Il maxi piano statunitense di finanziamenti pubblici per favorire la transizione energetica (Inflation reduction act) fa paura all’Europa. Che però non sa bene come reagire, rispondere pan per focaccia, avvicinandosi così ad una pericolosa guerra commerciale o abbozzare e limitare il danno. Il punto più critico del piano Usa sono gli incentivi previsti per aziende che producono tecnologie verdi entro i confini del paese. Vincolo che rischia di spingere aziende europee a “delocalizzare” la loro produzione in territorio statunitense. Sulla questione sono intervenuti oggi con uno scritto a sei mai sul Financial Times i tre vicepresidenti della Commissione Ue Valdis Dombrovksis, Frans Timmermans e Margrethe Vestager che sembrano porgere un ramoscello d’ulivo a Wahsington.

“Una reazione occhio per occhio rischia di essere molto autolesionista dal punto di vista economico”, si legge nell’articolo che prosegue “Serve un’azione comune attraverso un piano industriale dell’Ue per il green deal” ma, spiegano i tre vicepresidenti, Europa e Stati Uniti non devono andare ad un scontro ma continuare a collaborare nel comune interesse di salvaguardare il pianeta. Ue e e Usa dovrebbero costruire un “mercato transatlantico aperto e fiorente per i nostri innovatori e investitori”, esortano. L’ultimo appello è a “mantenere il nostro approccio aperto al commercio globale. L’Europa dipende da un ordine economico globale ben funzionante più di altre grandi potenze perché siamo una potenza esportatrice”.

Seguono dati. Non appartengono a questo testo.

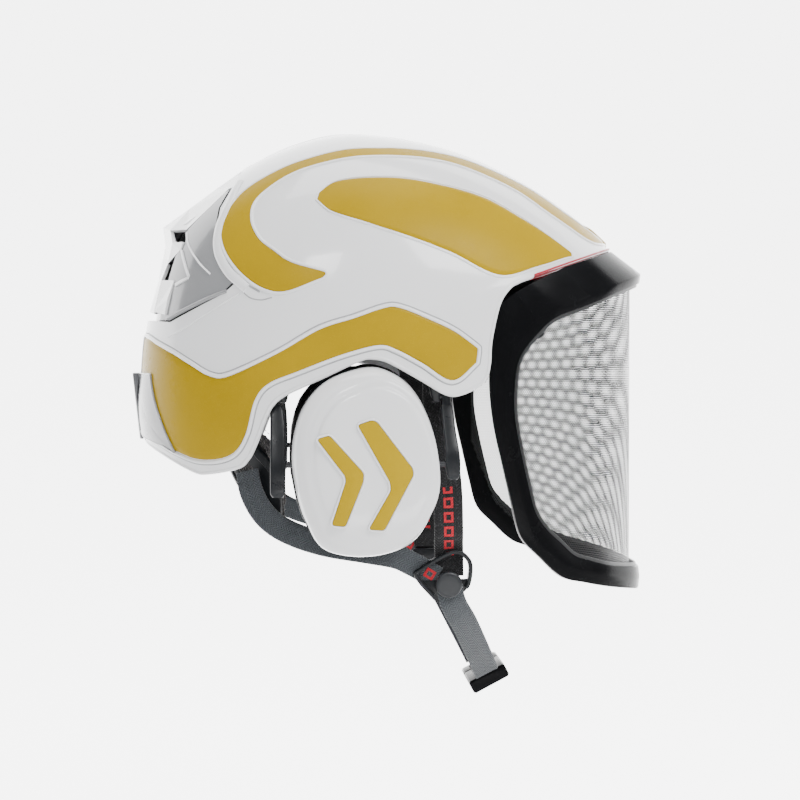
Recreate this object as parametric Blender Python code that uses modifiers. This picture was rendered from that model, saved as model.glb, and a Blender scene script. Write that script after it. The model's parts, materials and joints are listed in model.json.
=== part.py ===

Ieri Vestager aveva usato toni un poco meno concilianti affermando che il piano statunitense “contiene una serie di disposizioni discutibili e rischia di diluire il nostro comune senso di responsabilità nell’affrontare la crisi climatica. La risposta dell’Ue sarà ferma, ma proporzionata“. Le misure statunitensi sono incluse nell’Inflation Reaction Act approvato a fine 2022 e contiene interventi di varia natura inclusi limiti ai prezzi di alcuni farmaci. Il pezzo forte sono però 369 miliardi di dollari di incentivi per progetti e produzione di prodotti che favoriscano un rimodellamento dell’economia in chiave di maggiore sostenibilità ambientale. Il primo a lanciare l’allarme è stato il il presidente francese Emmanuel Macron che già lo scorso dicembre aveva parlato dei rischi per l’occupazione europea che derivano dalla strategia Usa e avvisato di come questo possa incrinare la coesione tra i paesi Ue, già a dura prova a causa della guerra in Ucraina.

La presidente della Commissione Ue Ursula von der Leyen per ora ha promesso un piano “paragonabile a quello statunitense” per sostenere l’industria green del Vecchio Continente ma piuttosto vago nei suoi aspetti finanziare. Tra il dire e il fare ci sono di mezzo 27 stati che vanno messi d’accordo. Alcune capitali storcono il naso all’idea di versare altri soldi in progetti comuni, i paesi più piccoli, poveri di imprese specializzate in tecnologie verdi, temono che a loro venga ben poco. Il piano von der Leyen però, almeno sulla carta, prende forma. Dovrebbe essere impostato su 4 pilastri: snellimento della burocrazia per i progetti verdi, nuovi sussidi a disposizione dei singoli stati per sostenere le industrie del settore delle energie rinnovabili senza sforare i vincoli di bilancio, progetti di formazione professionale per i lavoratori e misure più incisive per contrastare pratiche commerciali cinesi ritenute scorrette.

La scorsa settimana da Davos il primo ministro olandese Mark Rutte ha ad esempio sbarrato la strada a un nuovo piano europeo. “Ora alcuni dicono, servono più finanziamenti europei, beh, ce ne sono già così tanti”, ha affermato Rutte . “Non sono a favore, ci sono così tanti soldi messi in comune, il recovery fund, i progetti europei, i soldi per gli obiettivi 2030 per la transizione energetica”, ha aggiunto.

Ieri a chiedere interventi incisivi (leggi più soldi) è stato il ministro italiano Adolfo Urso che ha incontrato il commissario europeo all’Economia Paolo Gentiloni ea Margrethe Vestager. Alla prova con i sussidi dell’Inflation reduction act degli Stati Uniti e le politiche commerciali cinesi non basterà, avverte Urso, che l’Unione si limiti a una revisione delle regole sugli aiuti di Stato: “Sarebbe una risposta di retroguardia”, ha affermato il ministro secondo cui serve invece una “risposta assertiva, attiva, significativa sul piano finanziario e che sia una risposta dell’Unione Europea”, evitando quindi una spaccatura in Europa “tra chi può e chi non può”.